> **What is expected**: Within the material below, locate the line with "addPostsAndFinials();" and the line with "obj.matrix_world = Matrix.Identity(4)", then return those two lines and all lines between them, exactly as written.

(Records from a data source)
____

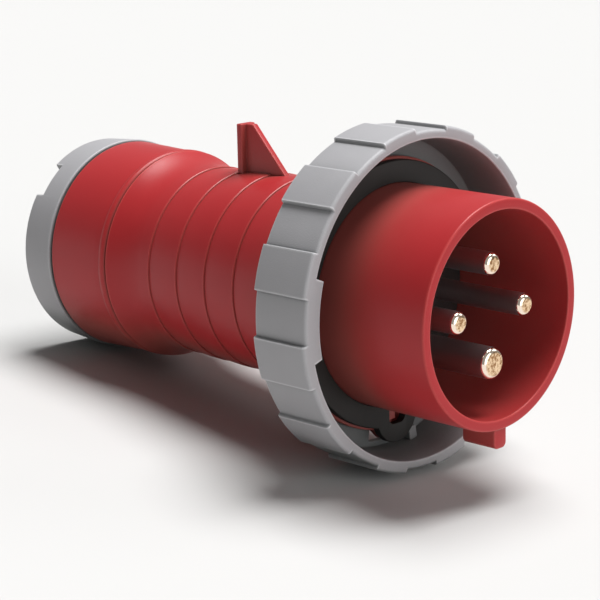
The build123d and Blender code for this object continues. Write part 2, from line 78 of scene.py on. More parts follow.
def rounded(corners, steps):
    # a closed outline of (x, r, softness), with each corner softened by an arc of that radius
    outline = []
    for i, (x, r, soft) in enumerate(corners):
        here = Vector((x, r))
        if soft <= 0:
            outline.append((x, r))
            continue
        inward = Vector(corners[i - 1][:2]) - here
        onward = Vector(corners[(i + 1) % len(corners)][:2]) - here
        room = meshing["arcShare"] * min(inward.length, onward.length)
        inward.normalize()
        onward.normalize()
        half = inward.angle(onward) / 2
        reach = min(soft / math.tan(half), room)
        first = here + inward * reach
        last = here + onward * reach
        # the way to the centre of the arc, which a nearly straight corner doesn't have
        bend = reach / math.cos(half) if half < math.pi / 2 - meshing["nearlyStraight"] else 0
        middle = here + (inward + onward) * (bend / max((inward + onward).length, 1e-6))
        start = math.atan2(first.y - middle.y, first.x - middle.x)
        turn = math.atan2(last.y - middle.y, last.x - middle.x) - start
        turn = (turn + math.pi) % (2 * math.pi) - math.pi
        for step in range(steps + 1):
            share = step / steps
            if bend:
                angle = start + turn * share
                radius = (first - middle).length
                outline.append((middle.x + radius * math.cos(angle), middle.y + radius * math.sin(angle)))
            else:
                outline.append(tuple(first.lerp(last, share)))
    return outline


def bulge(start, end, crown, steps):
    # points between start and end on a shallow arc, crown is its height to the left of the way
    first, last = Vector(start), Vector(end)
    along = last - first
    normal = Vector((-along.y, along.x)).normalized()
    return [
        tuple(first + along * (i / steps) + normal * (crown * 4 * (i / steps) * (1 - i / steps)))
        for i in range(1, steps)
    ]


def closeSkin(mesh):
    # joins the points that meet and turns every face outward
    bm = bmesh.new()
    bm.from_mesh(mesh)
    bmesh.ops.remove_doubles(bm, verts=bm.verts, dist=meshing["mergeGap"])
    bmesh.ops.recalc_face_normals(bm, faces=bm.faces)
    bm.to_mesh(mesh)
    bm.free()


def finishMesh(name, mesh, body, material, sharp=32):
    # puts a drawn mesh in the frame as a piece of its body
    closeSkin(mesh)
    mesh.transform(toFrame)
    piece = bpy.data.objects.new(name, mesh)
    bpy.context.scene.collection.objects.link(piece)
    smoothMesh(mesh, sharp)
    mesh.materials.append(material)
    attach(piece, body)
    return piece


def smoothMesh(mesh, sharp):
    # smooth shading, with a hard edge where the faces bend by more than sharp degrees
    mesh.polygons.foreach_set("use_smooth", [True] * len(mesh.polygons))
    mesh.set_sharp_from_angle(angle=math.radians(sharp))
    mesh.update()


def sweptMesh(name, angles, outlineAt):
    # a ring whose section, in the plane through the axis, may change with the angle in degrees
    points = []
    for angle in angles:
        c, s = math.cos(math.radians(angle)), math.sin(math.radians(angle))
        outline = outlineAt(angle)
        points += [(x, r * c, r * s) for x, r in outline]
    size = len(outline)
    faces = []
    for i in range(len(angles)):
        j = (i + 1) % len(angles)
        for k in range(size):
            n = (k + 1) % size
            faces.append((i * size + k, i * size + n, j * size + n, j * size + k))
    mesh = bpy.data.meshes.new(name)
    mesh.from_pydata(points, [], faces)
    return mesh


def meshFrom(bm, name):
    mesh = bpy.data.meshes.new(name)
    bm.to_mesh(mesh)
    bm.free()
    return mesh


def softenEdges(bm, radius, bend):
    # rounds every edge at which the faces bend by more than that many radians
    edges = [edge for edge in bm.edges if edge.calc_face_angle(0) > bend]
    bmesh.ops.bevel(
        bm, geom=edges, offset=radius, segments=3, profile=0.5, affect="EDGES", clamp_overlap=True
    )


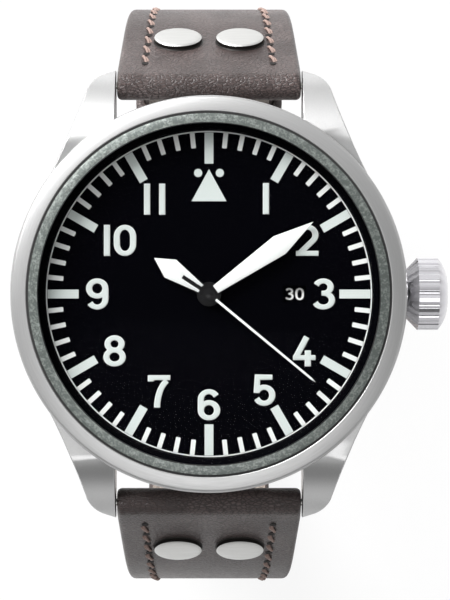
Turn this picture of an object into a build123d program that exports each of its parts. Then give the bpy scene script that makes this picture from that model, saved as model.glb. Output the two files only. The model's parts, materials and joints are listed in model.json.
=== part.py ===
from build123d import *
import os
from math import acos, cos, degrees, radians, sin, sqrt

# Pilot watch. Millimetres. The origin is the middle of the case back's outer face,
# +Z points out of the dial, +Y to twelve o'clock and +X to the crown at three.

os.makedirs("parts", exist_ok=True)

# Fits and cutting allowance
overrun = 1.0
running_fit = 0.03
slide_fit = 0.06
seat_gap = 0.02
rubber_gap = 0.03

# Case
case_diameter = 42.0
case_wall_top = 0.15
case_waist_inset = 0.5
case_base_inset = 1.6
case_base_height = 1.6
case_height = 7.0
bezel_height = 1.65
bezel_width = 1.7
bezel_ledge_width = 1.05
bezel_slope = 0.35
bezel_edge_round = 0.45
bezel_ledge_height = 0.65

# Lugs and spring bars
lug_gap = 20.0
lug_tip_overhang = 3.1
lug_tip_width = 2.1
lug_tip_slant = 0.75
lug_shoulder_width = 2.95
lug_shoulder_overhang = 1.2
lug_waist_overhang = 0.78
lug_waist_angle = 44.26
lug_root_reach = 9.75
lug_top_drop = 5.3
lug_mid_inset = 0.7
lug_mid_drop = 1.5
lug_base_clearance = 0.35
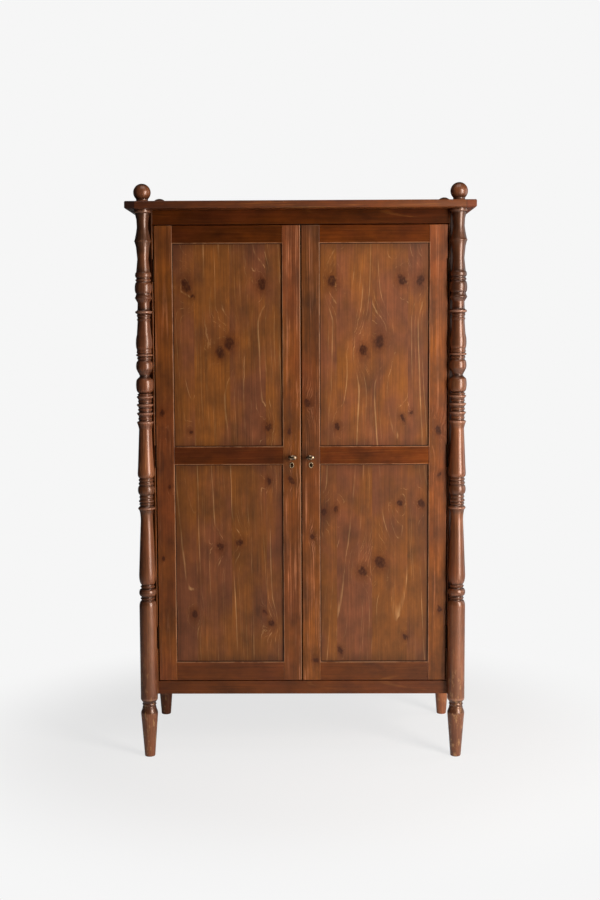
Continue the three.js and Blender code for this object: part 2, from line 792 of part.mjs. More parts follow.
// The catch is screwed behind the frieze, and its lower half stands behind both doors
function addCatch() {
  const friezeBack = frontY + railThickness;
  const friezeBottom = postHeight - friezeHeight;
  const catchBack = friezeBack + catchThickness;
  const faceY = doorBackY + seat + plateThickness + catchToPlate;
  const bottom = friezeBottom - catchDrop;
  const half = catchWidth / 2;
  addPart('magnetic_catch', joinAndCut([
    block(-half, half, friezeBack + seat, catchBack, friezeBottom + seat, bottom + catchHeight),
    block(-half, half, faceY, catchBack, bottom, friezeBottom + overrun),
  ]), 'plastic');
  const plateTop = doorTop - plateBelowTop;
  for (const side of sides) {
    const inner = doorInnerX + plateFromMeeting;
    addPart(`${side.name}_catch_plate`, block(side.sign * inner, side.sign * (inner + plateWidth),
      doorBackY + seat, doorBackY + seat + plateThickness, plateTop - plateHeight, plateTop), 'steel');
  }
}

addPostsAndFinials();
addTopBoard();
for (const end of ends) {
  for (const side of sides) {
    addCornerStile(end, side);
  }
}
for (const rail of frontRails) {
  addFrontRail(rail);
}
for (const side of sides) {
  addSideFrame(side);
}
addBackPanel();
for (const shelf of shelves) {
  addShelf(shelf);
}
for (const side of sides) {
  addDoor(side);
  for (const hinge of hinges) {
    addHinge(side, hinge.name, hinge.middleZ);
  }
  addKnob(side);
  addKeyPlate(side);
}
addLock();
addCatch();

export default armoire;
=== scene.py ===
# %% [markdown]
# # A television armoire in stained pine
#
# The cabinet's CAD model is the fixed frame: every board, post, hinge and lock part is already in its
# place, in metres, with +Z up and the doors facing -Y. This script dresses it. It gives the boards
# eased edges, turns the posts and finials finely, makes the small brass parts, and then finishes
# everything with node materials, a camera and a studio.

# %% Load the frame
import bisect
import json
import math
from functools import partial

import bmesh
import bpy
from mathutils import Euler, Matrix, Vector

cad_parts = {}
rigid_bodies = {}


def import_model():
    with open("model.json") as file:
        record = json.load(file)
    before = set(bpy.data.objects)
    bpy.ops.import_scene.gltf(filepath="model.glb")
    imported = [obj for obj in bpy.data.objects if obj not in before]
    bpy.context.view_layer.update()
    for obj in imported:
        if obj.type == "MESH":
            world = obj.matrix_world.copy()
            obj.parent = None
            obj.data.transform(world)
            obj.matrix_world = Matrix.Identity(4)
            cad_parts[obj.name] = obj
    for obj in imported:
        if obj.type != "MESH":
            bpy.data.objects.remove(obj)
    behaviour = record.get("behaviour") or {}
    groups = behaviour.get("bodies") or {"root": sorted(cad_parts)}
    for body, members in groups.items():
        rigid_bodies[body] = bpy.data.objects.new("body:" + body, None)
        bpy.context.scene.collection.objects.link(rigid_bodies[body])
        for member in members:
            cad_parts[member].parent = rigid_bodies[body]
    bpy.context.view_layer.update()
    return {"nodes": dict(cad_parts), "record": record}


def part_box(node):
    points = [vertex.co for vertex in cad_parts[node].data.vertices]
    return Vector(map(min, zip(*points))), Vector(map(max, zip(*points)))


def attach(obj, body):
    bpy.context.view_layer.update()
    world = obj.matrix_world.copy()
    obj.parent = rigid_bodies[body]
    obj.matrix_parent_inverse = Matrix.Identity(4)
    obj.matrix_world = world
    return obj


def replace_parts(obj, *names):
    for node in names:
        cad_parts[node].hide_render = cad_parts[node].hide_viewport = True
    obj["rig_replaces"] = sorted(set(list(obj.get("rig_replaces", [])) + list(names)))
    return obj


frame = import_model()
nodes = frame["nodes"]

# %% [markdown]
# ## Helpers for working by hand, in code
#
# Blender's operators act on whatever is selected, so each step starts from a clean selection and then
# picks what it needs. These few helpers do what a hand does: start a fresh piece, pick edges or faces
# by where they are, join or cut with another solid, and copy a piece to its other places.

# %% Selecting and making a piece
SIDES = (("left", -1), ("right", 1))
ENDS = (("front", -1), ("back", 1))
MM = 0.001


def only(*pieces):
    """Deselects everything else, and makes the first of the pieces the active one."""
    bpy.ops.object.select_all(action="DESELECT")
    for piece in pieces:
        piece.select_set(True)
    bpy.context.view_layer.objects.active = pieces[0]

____

> **Response below**:
addPostsAndFinials();
addTopBoard();
for (const end of ends) {
  for (const side of sides) {
    addCornerStile(end, side);
  }
}
for (const rail of frontRails) {
  addFrontRail(rail);
}
for (const side of sides) {
  addSideFrame(side);
}
addBackPanel();
for (const shelf of shelves) {
  addShelf(shelf);
}
for (const side of sides) {
  addDoor(side);
  for (const hinge of hinges) {
    addHinge(side, hinge.name, hinge.middleZ);
  }
  addKnob(side);
  addKeyPlate(side);
}
addLock();
addCatch();

export default armoire;
=== scene.py ===
# %% [markdown]
# # A television armoire in stained pine
#
# The cabinet's CAD model is the fixed frame: every board, post, hinge and lock part is already in its
# place, in metres, with +Z up and the doors facing -Y. This script dresses it. It gives the boards
# eased edges, turns the posts and finials finely, makes the small brass parts, and then finishes
# everything with node materials, a camera and a studio.

# %% Load the frame
import bisect
import json
import math
from functools import partial

import bmesh
import bpy
from mathutils import Euler, Matrix, Vector

cad_parts = {}
rigid_bodies = {}


def import_model():
    with open("model.json") as file:
        record = json.load(file)
    before = set(bpy.data.objects)
    bpy.ops.import_scene.gltf(filepath="model.glb")
    imported = [obj for obj in bpy.data.objects if obj not in before]
    bpy.context.view_layer.update()
    for obj in imported:
        if obj.type == "MESH":
            world = obj.matrix_world.copy()
            obj.parent = None
            obj.data.transform(world)
            obj.matrix_world = Matrix.Identity(4)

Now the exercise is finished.